As for Boroda’s comment about Martin Luther King, Martin Kramer sets the record straight:
“When people criticize Zionists, they mean Jews. You’re talking antisemitism!” —Martin Luther King, Jr.
… it’s no surprise that his new memorial in Washington includes an “Inscription Wall” of quotes carved in stone. It’s also no surprise that the quote about critics of Zionists didn’t make the cut for inclusion in the memorial. Still, it’s been put to use on many an occasion, most recently by Benjamin Netanyahu … on International Holocaust Remembrance Day. It even cropped up in a State Department report on antisemitism. So I was perplexed to see it categorized as “disputed” on the extensive page of King quotes at Wikiquote.
The attempt to discredit the quote has been driven by…Palestinians and their sympathizers, who resent the stigmatizing of anti-Zionism as a form of antisemitism.
King’s words were first reported by Seymour Martin Lipset, at that time Professor of Government and Sociology at Harvard. He wrote:
Shortly before he was assassinated, Martin Luther King, Jr. was in Boston. I had the good fortune to attend a dinner which was given for him in Cambridge…one witnessed Dr. King in action in a way one never got to see in public. He wanted to find what the Negro students at Harvard and other parts of the Boston area were thinking about various issues… One of the young men happened to make some remark against the Zionists. Dr. King snapped at him and said, “Don’t talk like that! When people criticize Zionists, they mean Jews. You’re talking antisemitism!”
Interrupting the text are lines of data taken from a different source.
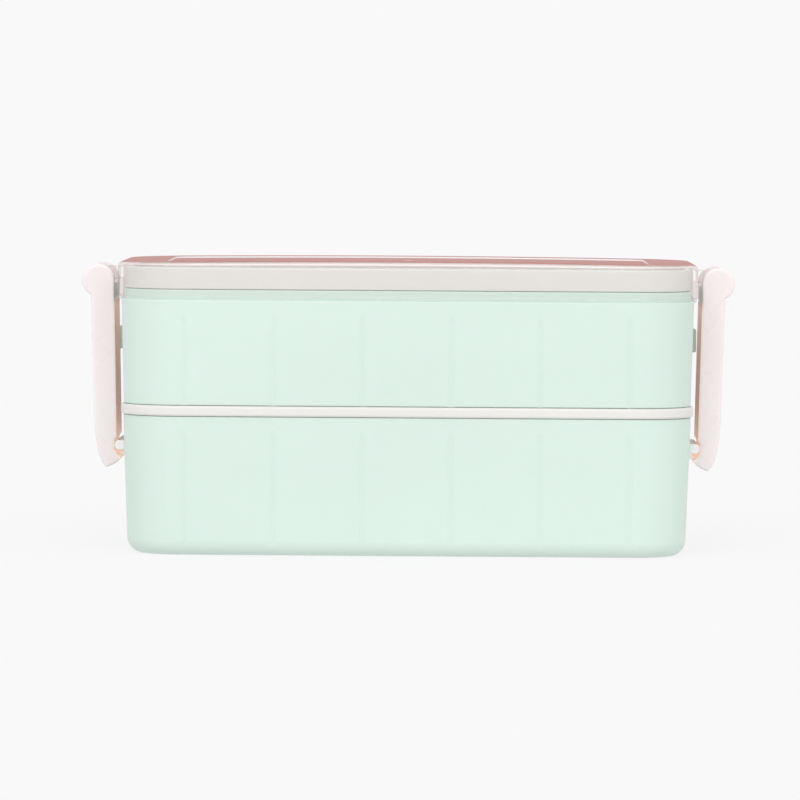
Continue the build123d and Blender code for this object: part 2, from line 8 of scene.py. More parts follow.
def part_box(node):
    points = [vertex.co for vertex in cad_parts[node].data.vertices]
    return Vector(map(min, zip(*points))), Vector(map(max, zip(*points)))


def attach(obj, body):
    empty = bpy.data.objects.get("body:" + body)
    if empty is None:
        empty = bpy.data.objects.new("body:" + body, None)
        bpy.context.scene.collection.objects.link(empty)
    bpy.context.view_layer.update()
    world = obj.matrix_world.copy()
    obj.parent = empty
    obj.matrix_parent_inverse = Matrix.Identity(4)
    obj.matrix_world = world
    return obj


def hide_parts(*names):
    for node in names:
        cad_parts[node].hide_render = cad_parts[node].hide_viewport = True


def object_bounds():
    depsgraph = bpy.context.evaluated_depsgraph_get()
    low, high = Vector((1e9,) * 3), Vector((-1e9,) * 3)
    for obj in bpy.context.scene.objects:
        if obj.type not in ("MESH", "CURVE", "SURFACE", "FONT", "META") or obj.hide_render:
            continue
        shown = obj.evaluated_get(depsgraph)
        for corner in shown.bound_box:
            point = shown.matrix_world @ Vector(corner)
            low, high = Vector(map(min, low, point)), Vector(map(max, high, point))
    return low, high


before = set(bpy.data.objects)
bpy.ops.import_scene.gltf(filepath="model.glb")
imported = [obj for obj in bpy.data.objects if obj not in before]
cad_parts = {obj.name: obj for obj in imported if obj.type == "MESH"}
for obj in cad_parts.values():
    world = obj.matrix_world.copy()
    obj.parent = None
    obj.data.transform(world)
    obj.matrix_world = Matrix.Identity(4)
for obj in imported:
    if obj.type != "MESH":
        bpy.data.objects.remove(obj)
cad_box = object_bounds()
scene = bpy.context.scene

# Lengths are in metres. MM turns the millimetre sizes below into metres.
MM = 0.001

# ---- the shared plan outline
# Every layer's outline is a rectangle grown evenly, so the corners are concentric.
CORNER_CENTRE = 77.9 * MM  # half length minus corner radius
END_TO_SIDE = 45.6 * MM  # half length minus half depth
CORNER_STEPS = 14
SIDE_STEPS = 3  # between two grooves

GROOVE_PITCH = 30.45 * MM
GROOVE_REACH = 1.5 * MM  # half a groove's width, out to where it fades into the wall
GROOVE_DEPTH = 0.34 * MM
GROOVE_TOP_MARGIN = 8.5 * MM  # from the shoulder down to where the groove begins to fade
GROOVE_END_STRETCH = 3.0  # how much longer the fade at the top is than at the sides
GROOVE_STEPS = 4

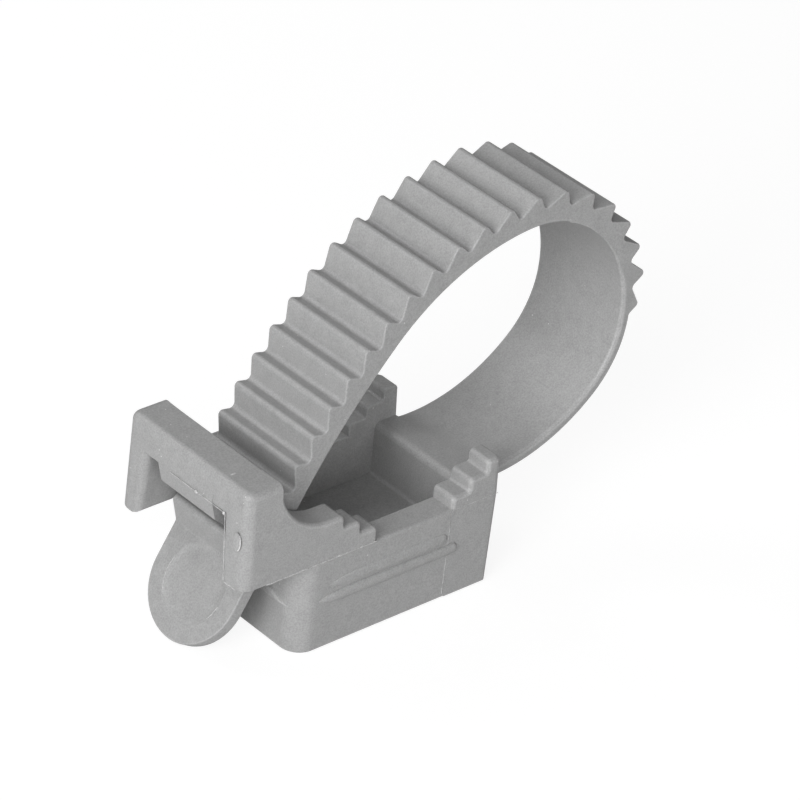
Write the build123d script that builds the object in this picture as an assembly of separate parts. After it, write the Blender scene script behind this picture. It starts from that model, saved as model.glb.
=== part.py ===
from build123d import *
import os
from math import cos, hypot, radians, sin, tan

# Cable strap clip, moulded in one piece: a screw-down tray, a ratchet lock at one end and a toothed
# strap rooted at the other, which loops over the tray and passes down through the lock.
# X runs along the tray from the lock to the strap's root, Y across it, Z up from the base.
# The origin is the centre of the screw hole, on the base. Millimetres and degrees.

# Tray
tray_length = 24.0
tray_width = 17.8
parting_height = 10.2
mould_draft = 1.5
side_wall = 2.8
end_wall = 2.6
lock_corner_radius = 2.5
root_corner_radius = 0.8
tray_floor_height = 5.0
floor_thickness = 2.0
floor_round = 0.4
base_edge_bevel = 0.3
rim_round = 0.35

# Screw hole in a boss under the floor
screw_hole_diameter = 4.8
screw_boss_diameter = 9.6
screw_hole_chamfer = 0.5

# Root block and the two stepped cradles that the cable lies in
cheek_stand = 0.1
root_block_length = 5.9
cradle_gap = 9.2
step_count = 3
step_run = 2.05
step_rise = 1.3
step_round = 0.5
step_hollow = 0.3
cradle_edge_bevel = 0.25

# Ribs round the tray's outer walls
rib_height = 5.15
rib_depth = 1.05
rib_stand = 0.35
rib_start = 9.3
rib_end = 7.1
rib_point_length = 1.8
rib_side_angle = 30.0
swell_height = 6.6
swell_depth = 1.0
swell_stand = 0.15
swell_start = 7.9
swell_end = 6.0
end_rib_half_length = 7.1

# Lock: two cheeks, a beam across them and the pawl under it
lock_reach = 7.1
lock_height = 10.2
beam_depth = 4.2
beam_thickness = 3.1
lock_first_rise = 1.6
lock_throat_radius = 6.1
lock_edge_round = 0.8
leg_corner_radius = 1.3
channel_top_width = 11.7
channel_foot_width = 12.7
leg_inner_round = 0.9
pawl_width = 7.8
pawl_root_depth = 2.1
pawl_drop = 2.0
pawl_rake = 0.5
pawl_setback = 0.1
pawl_gap = 0.2
pawl_lift = 0.7

# Strap
strap_width = 11.2
strap_root_width = 12.0
flare_length = 8.0
strap_thickness = 1.7
band_thickness = 1.0
strap_lean = 59.0
strap_gap = 0.45
root_rise = 0.45
root_edge_round = 0.8
root_dip = 4.0
root_fillet = 2.0
strap_edge_bevel = 0.25

# Bends of the strap's inner face, from the root round to the lock. The crown's radius and the
# neck's turn follow from the others, because the last bend ends on the line through the lock.
root_bend_angle = 46.8
root_bend_radius = 17.8
heel_bend_angle = 42.2
heel_bend_radius = 9.9
side_bend_angle = 49.2
side_bend_radius = 13.3
crown_bend_angle = 51.6
shoulder_bend_angle = 41.0
shoulder_bend_radius = 23.7
neck_bend_radius = 77.0

# Teeth
tooth_count = 22
tooth_pitch = 2.96
tooth_height = 1.8
steep_run = 0.75
crest_round = 0.45
valley_round = 0.45
run_out_teeth = 5
last_tooth_height = 1.1

# Tail tab
first_tooth_reach = 0.35
tab_length = 11.65
tab_thickness = 1.5
thumb_recess_radius = 3.75
thumb_recess_depth = 0.3

# Places worked out from the sizes above
half_length = tray_length / 2
half_inside = tray_width / 2 - side_wall
cheek_width = tray_width + 2 * cheek_stand
lock_front = -(half_length + lock_reach)
lock_top = parting_height + lock_height
beam_back = lock_front + beam_depth
beam_foot = lock_top - beam_thickness
root_top = parting_height + root_rise
block_start = half_length - root_block_length
lock_toe = block_start - cradle_gap
tail_reach = first_tooth_reach + tab_length
draft_slope = tan(radians(mould_draft))
leg_foot_width = (cheek_width - channel_foot_width) / 2
leg_inner_radius = min(leg_inner_round, 0.9 * (leg_foot_width - leg_corner_radius))
spare = 5.0
overlap = 1.0
touching = 0.01


def side_plane(y):
    """The XZ plane at a given Y, with its normal along -Y."""
    return Plane(origin=(0, y, 0), x_dir=(1, 0, 0), z_dir=(0, -1, 0))


def side_prism(profile, y_low, y_high):
    """A face drawn in X and Z, extruded across the clip from y_low to y_high."""
    return extrude(side_plane(y_high) * profile, amount=y_high - y_low)


def cross_plane(x):
    """The YZ plane at a given X, with its normal along +X."""
    return Plane(origin=(x, 0, 0), x_dir=(0, 1, 0), z_dir=(1, 0, 0))


def block(x_low, x_high, y_half, z_low, z_high):
    """A plain box, even about the middle plane."""
    middle = Pos((x_low + x_high) / 2, 0, (z_low + z_high) / 2)
    return middle * Box(x_high - x_low, 2 * y_half, z_high - z_low)


def tapered_block(x_low, x_high, width, height, direction, low_corner, high_corner):
    """A block rising or falling from the parting plane, with the mould's draft on its sides."""
    outline = Pos((x_low + x_high) / 2, 0) * Rectangle(x_high - x_low, width)
    if low_corner:
        outline = fillet(outline.vertices().group_by(Axis.X)[0], low_corner)
    outline = fillet(outline.vertices().group_by(Axis.X)[-1], high_corner)
    outline = Plane.XY.offset(parting_height) * outline
    return extrude(outline, amount=height, dir=(0, 0, direction), taper=mould_draft)


class StrapPath:
    """The strap's inner face as a chain of tangent arcs, then a straight run through the lock."""

    def __init__(self):
        self.lean = radians(strap_lean)
        self.foot = (-(half_length + strap_gap), parting_height)
        turns = [root_bend_angle, heel_bend_angle, side_bend_angle, crown_bend_angle, shoulder_bend_angle]
        turns.append(180 + strap_lean + root_dip - sum(turns))
        radii = [root_bend_radius, heel_bend_radius, side_bend_radius, 0.0, shoulder_bend_radius, neck_bend_radius]
        crown = turns.index(crown_bend_angle)
        radii[crown] = self.closing_radius(turns, radii, crown)
        self.arcs = []
        heading = radians(-root_dip)
        x, z = half_length, root_top
        travelled = 0.0
        for turn, radius in zip(turns, radii):
            centre = (x - radius * sin(heading), z + radius * cos(heading))
            self.arcs.append((travelled, centre, radius, heading, radians(turn)))
            travelled += radians(turn) * (radius + strap_thickness / 2)
            heading += radians(turn)
            x = centre[0] + radius * sin(heading)
            z = centre[1] - radius * cos(heading)
        self.run_travel = travelled
        self.foot_travel = travelled + hypot(x - self.foot[0], z - self.foot[1])

    def closing_radius(self, turns, radii, crown):
        """The crown's radius that brings the last arc onto the line through the lock."""
        normal = (sin(self.lean), -cos(self.lean))
        heading = radians(-root_dip)
        offset = (half_length - self.foot[0]) * normal[0] + (root_top - self.foot[1]) * normal[1]
        share = 0.0
        for index, (turn, radius) in enumerate(zip(turns, radii)):
            end = heading + radians(turn)
            step = (sin(end) - sin(heading)) * normal[0] + (cos(heading) - cos(end)) * normal[1]
            offset += radius * step
            if index == crown:
                share = step
            heading = end
        return -offset / share

    def point(self, travel, height):
        """A point at a distance along the strap's middle line and a height above its inner face."""
        for start, centre, radius, heading, turn in self.arcs:
            length = turn * (radius + strap_thickness / 2)
            if travel <= start + length:
                angle = heading + turn * (travel - start) / length
                reach = radius + height
                return (centre[0] + reach * sin(angle), centre[1] - reach * cos(angle))
        along = travel - self.foot_travel
        x = self.foot[0] - along * cos(self.lean) - height * sin(self.lean)
        z = self.foot[1] - along * sin(self.lean) + height * cos(self.lean)
        return (x, z)

    def heading_at(self, travel):
        """The direction of the strap at a distance along it, for a place on one of the arcs."""
        for start, centre, radius, heading, turn in self.arcs:
            length = turn * (radius + strap_thickness / 2)
            if travel <= start + length:
                return heading + turn * (travel - start) / length
        return radians(180 + strap_lean)

    def arc_edges(self, height, last):
        """The path's arcs at a height above its inner face, from the root to a distance along it."""
        edges = []
        for start, centre, radius, heading, turn in self.arcs:
            length = turn * (radius + strap_thickness / 2)
            end = min(start + length, last)
            if end - start > 0.001:
                ends = [self.point(travel, height) for travel in (start, (start + end) / 2, end)]
                edges.append(ThreePointArc(*ends))
        return edges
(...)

For the next three-plus decades, no one challenged the credibility of this account…until almost four decades later, when two Palestinian-American activists suggested just that.
… anti-Israel activists are casting doubt that the quote is accurate. For good reason: they know it is, and the idea that MLK was probably a Zionist drives them crazy.
There’s so much else to challenge in Boroda’s rant, like his claims that “media” equals “Jews”. He obviously hasn’t read Fairfax recently!
As for his renaming Chanukah the “festival of the victory of minority rights”; if he’s trying to please the progressives, he is wasting his time, as they will always see Jews as the oppressors, and no amount of appeasing will change that.
Let’s be clear: the reason many Jews support Trump is that they realise America and Israel share democratic values, consistently undermined during Obama’s disastrous tenure, which saw him cosy up to the Iranian Mullahs and the Muslim Brotherhood.
Maybe Boroda has himself been “fooled and blinded to the President Esav” the soon-to-be ex-President Obama!
First class article Pam. Trump is not the be all end all for Israel, but I feel confident in saying he will NEVER wittingly go out of his way to hurt Israel…and help where ever he prudently and politically can…..unlike three very serious occasions that I can recall, where Obama put the boot in.
Unfortunately, (I believe), Donald is going to have his hand’s full just initialising surviving the onslaught that will be unleashed against him by his own home grown lefties and social justice warriors…as to keep him very busy for an extended period.
I pity, as much as my heart goes out to the man, for the relentless canning and lefty media bashing that he is yet to endure. I truly believe it will be at a level that the world has never seen before. Liked your Article Pam.
Thanks so much Graham. We are on the same page about the social justice warriors, who ignore terrorism and smear and villify anyone who attempts to uphold democratic values, based on our Judeo/Christian values.
I too fear these rabid people (which includes the Hollywood elites) will never give Trump a chance and he will be mercilessly harangued. However, he’s a tough guy and I think it will only strengthen his resolve.
I too feel confident that he will not deliberately try to hurt Israel, unlike Obama, who as we know, is on the wrong side.